Tag für Tag wird es besser und besser. Ich entspanne meine Schultern und meine Hände. Und selbst, als ich im tiefen Sand stecken bleibe, bleibe ich ruhig, stelle die Enfield wieder auf und fixiere mein Ziel. Fehler gehören dazu und sind kein Drama. 


Wir fahren über 9 spektakulär hohe Himalayapässe, davon 5 Fünftausender mit den drei höchsten befahrbaren Pässen der Welt, in der Grenzregion zu Tibet. Zudem umgeben uns eine unendliche Anzahl von Bergen, so unberührt, so majestätisch, so wunderschön, die wahrscheinlich noch nie ein Mensch bestiegen hat. Warum auch. 


Als wir eines Abends im Stockdunkeln in 4.500 Meter Höhe vor unserem Zelt sitzen und in den Himmel schauen, sagt Claudia zu mir: „Hier könnte man wirklich Angst haben, dass einem der Himmel auf den Kopf fällt.
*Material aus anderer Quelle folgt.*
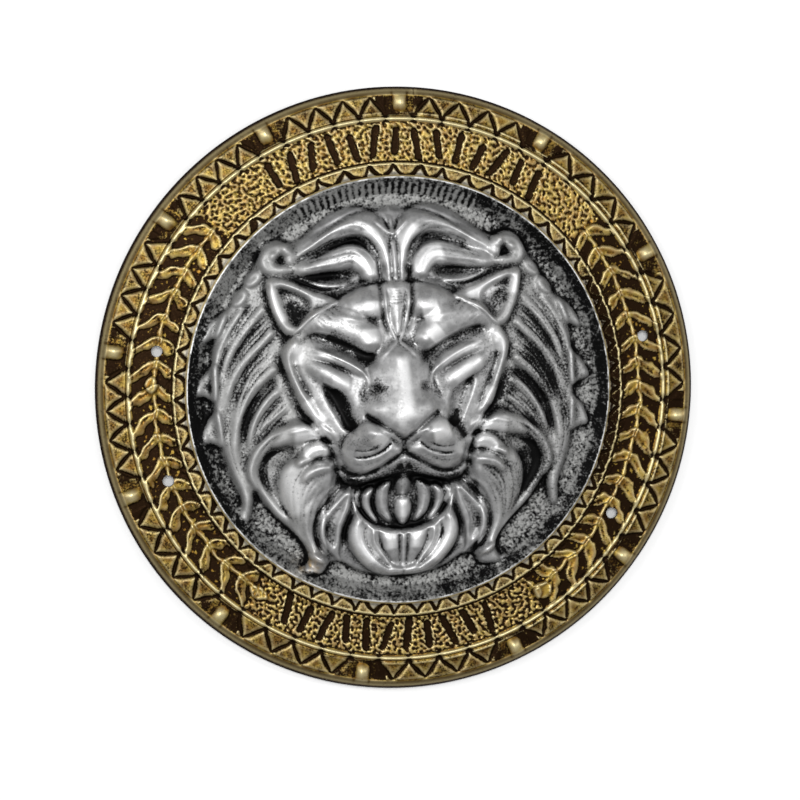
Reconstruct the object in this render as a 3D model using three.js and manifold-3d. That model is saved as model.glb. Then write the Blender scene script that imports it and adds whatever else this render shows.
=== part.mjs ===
// A round buckler shield, formed in one thin sheet: a turned-down rim, a flat decorated band with
// twelve studs, a raised crest, and a dish that holds a lion's head in high relief. The back is
// hollow and follows the front. Four open holes in the band take the forearm straps.
//
// Millimetres, +Z up. The shield lies on its rim with the face up, and the rim's underside is z = 0.

import * as THREE from 'three';
import { mergeVertices } from 'three/addons/utils/BufferGeometryUtils.js';
import Module from 'manifold-3d';

// ---------------------------------------------------------------------------------- dimensions

const OUTER_RADIUS = 200;
const WALL = 2; // thickness of the formed sheet

// Cross-section of the front, from the dish wall out to the rim: [radius, height].
const DISH_FLOOR = 8;
const DISH_RADIUS = 133;
const PROFILE = [
  [DISH_RADIUS, DISH_FLOOR],
  [138.5, 15],
  [140.5, 16], // crest
  [143, 13.5],
  [150.5, 13],
  [153, 12],
  [174.5, 12], // flat band
  [178.5, 13], // ring fillet
  [181.5, 11],
  [193, 10.5],
  [197.5, 8.5],
  [OUTER_RADIUS, 5],
];

const RIM_INNER_RADIUS = 197; // the rim's flat underside reaches in to here
const BAND_INNER_RADIUS = 152;
const BAND_OUTER_RADIUS = 176;
const BAND_BACK = 10; // height of the band's flat back

// The lion's head stands on the dish, leans a little to the side and sits a little left of the
// middle. Its own axes are u, across the face, and v, up the face.
const HEAD_TILT = THREE.MathUtils.degToRad(2.3);
const HEAD_SHIFT = 2.5;
const MANE_RADIUS = 116;
const MANE_RISE = 13;

const STRAP_HOLE_RADIUS = 3.75;
const STRAP_HOLES = [
  { x: -160, y: 27 },
  { x: -153, y: -58 },
  { x: 164.5, y: 35 },
  { x: 144, y: -84 },
];

const STUD_RING_RADIUS = 187.5;
const STUD_LENGTH = 12;
const STUD_WIDTH = 9;
const STUD_RISE = 4.5;
const STUD_ANGLES = [28.5, 60, 90, 118, 144, 172, 201, 231, 262.5, 294.5, 323.5, 354.5];

// Facets: the head has rings of 6, 12, 18 ... corners, so that its facets are all much alike.
const HEAD_RINGS = 22;
const RIM_CORNERS = 66;

// ---------------------------------------------------------------------------------- lion's head

// A swelling or hollow over an ellipse. `turn` is in degrees, and a higher `power` gives a
// flatter top with steeper sides.
const MIDDLE_SWELLINGS = [
  { at: [0, -2], size: [76, 84], rise: 11, power: 4 }, // the face stands out of the mane
  { at: [0, -6], size: [66, 78], rise: 8, power: 1 }, // and is domed
  { at: [0, 20], size: [15, 66], rise: 6, power: 1.5 }, // bridge of the nose
  { at: [0, -22], size: [27, 18], rise: 9, power: 2 }, // nose
  { at: [0, -55], size: [42, 9], rise: -8, power: 1 }, // mouth
  { at: [0, -71], size: [30, 18], rise: 6, power: 2 }, // chin tuft
  { at: [0, -101], size: [36, 22], rise: 7, power: 2 }, // beard
];

// The same on the right half of the head, repeated on the left.
const PAIRED_SWELLINGS = [
  { at: [32, 38], size: [34, 14], rise: 8, turn: 22, power: 2 }, // brow
  { at: [27, 60], size: [25, 12], rise: 6, turn: 10, power: 2 }, // forehead lobe
  { at: [37, 19], size: [27, 10], rise: -10, turn: 30, power: 1.4 }, // eye socket
  { at: [40, 14], size: [18, 6], rise: 5, turn: 30, power: 1 }, // eye
  { at: [34, -14], size: [10, 20], rise: -9, turn: 12, power: 1.4 }, // hollow beside the nose
  { at: [23, -35], size: [22, 18], rise: 12, power: 2 }, // muzzle pad
  { at: [60, 2], size: [13, 38], rise: 7, turn: 12, power: 1.5 }, // cheek
  { at: [66, 62], size: [28, 17], rise: 12, turn: 24, power: 2 }, // ear
  { at: [66, 60], size: [16, 8], rise: -9, turn: 24, power: 1.5 }, // ear hollow
];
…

Er ist so nah.“ Dann lacht sie, prostet mir zu und wir werden wieder ganz still – ja fast andächtig. Das Dach der Welt. Jetzt ahne ich, was damit gemeint ist. 


Habe ich mich in diesen zwei Wochen erholt? Bestimmt nicht, aber unglaubliche Erfahrungen gemacht und dazugelernt. Unter anderem funktionierende Fahrtechniken eingeübt und alte Befürchtungen ad acta gelegt.


Würde ich es wieder machen? Ja, ist meine eindeutige Antwort.